Kong then squats at the cliff's edge and tries to grab Driscoll, who stabs Kong's hand until he is distracted by Ann's endangerment by a meat-eater. During the ensuing battle, the tree that Kong had lain Ann in fell down, pinning her beneath it until Kong breaks the meat-eater's jaw and large vultures and the lizards come to feast on its corpse, at which point Kong takes her away as Jack tails them into the jungle. After climbing up the path to Skull Mountain, Jack finds himself in an open area below Kong's lair, where a sea serpent rose out of a spring to attack Kong. It coils around him, but Kong crushes its head between his massive hands. At the top of the lair, Kong tears off Ann's clothing and sets her down as a pterodactyl descends, attempting to rid Kong of his prize, but he quickly tears it to pieces. Jack had contacted Ann while this was happening, and on seeing the two hugging on turning back from his victory, Kong gives chase. Luckily, Driscoll had noticed that the spring fed the river that would take them back to the altar, and the two jump together into its warm waters. After drifting for some time, and reaching the lagoon where the dinosaur had destroyed their raft, they hear Kong following them in the distance. At the Plain of the Altar, Lumpy spies them from the top of the wall.
After Denham had returned from the jungle, he told the truth about the horrors of the island, and had gotten new volunteers to enter the jungle, better prepared than their ill-fated predecessors, but they had to wait to time their journey for it to be light out when they reach the ravine so as to follow Jack's trail. Englehorn remarked to them that Ann was lucky to be alive, as the natives had never seen Kong take such care with a girl in the past. Before the party sets out, Jack and Ann return. The heavily wounded lovers rest awhile, but it is short-lived, as Kong begins to ram the gate, and quickly breaks through, crushing natives under the fallen doors. He begins to rip the roofs off of the huts and slaughter the inhabitants in search of Ann, who was safely being smuggled to the ship. Denham, who had voiced desires to re-enter the wall to capture Kong, throws gas bombs at the charging giant with the aid of Lumpy, until he falls unconscious. Denham then orders for a raft to be constructed to carry Kong back to New York.
After returning to New York, Kong's arrival brings the whole city to see him on stage under the name King Kong: The Eighth Wonder. Ann and Jack anxiously wait to be photographed in one of the stage wings while Kong sits chained and caged behind them.

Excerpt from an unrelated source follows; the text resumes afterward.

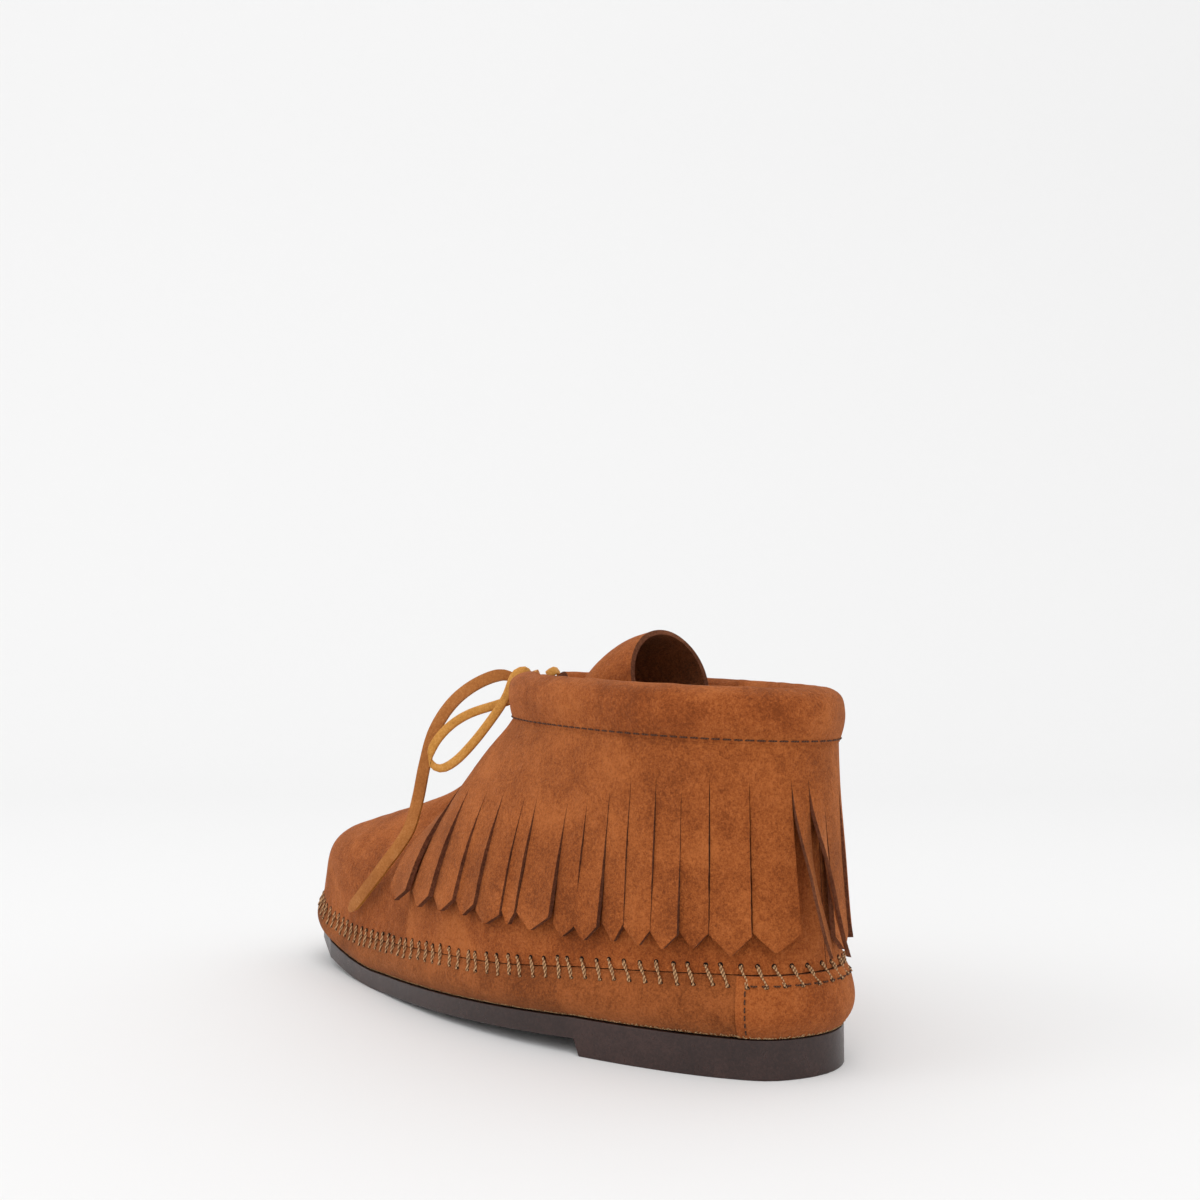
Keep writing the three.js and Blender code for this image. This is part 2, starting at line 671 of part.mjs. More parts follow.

However, when the curtains rise and the photo shoot begins, Kong believes that the cameramen are attacking Ann, causing him to roar and stand up rapidly, breaking his chains. Jack and Ann run with the crowd to his hotel room across the street, and see Kong breaking out of the building as their elevator doors close. Up in Jack's room, he attempts to console the frightened Ann, but Kong manages to reach into the room and takes Ann away. Outside, Driscoll finds Denham and a group of police officers, and the group follows Kong's trail of sightings until they lose him in the city. Remembering his mountain lair, Driscoll theorizes that Kong finds security in heights, and suggests that Kong will be at the top of the highest building around, which is the Empire State Building. When they reach it, they see Kong leap from a nearby building onto its side and quickly climb up. Noting that they will not be able to shoot Kong at that altitude, and if they did they would risk harming Ann, Denham suggests that they call in the Army planes from a nearby airfield to try. After the party reaches the top floor of the tower, Driscoll waits on the roof for the planes to finish the job. As they fly in, one of the six planes attempts to graze Kong with its wing, but he rests Ann at his feet and tears it out of the sky. On their second pass, the planes fire their machine guns into Kong's chest, fatally wounding his heart and lungs. Kong begins to cough uncontrollably before looking down at Ann and jumping off the building in an attempt to grab another plane; however, he misses and plummets to the street below. Jack immediately goes to Ann, but Denham and the police look down at Kong's body, causing Denham to remark that the aviators had not killed him, but that Beauty had killed the Beast, leaving the policeman thoroughly puzzled.
Weapons, vehicles, and races
Differences from the film
- In the novel, the character Carl Denham is only ever referred to as "Denham" or "Mr. Denham;" his first name is never revealed.
- The ship the characters take to the island is called the Wanderer rather than the Venture. Skull Island is also called "Skull Mountain Island."
- Most notably, the novelization features the infamous lost spider pit scene, which features the Octopus-insect and huge spider, who do not appear in the film.
- Much of the trip from New York City to Skull Mountain Island that is not documented in the film is covered here. The supporting character Lumpy, who is absent from the original film but later added to the 2005 remake, appears during this part of the novel. The monkey who Ann Darrow befriends is called "Ignatz," while in the film he is only referred to as "Iggy."
- The character Jimmy has a supporting role in the novel, but in the film his dialogue is spread to other sailors, and he is reduced to an incidental character.
- Shortly before his death, the damage to Kong's heart and lungs is emphasized in the form of violent coughing, which is absent in the film.
- In the film, Kong falls off of the Empire State Building, while in the novel he jumps off to grab at one of the airplanes, fighting to the end.
- In the film Kong: Skull Island, a shipwreck found on Skull Island bears the name Wanderer, which is the name of the ship the characters take to Skull Island in this novelization.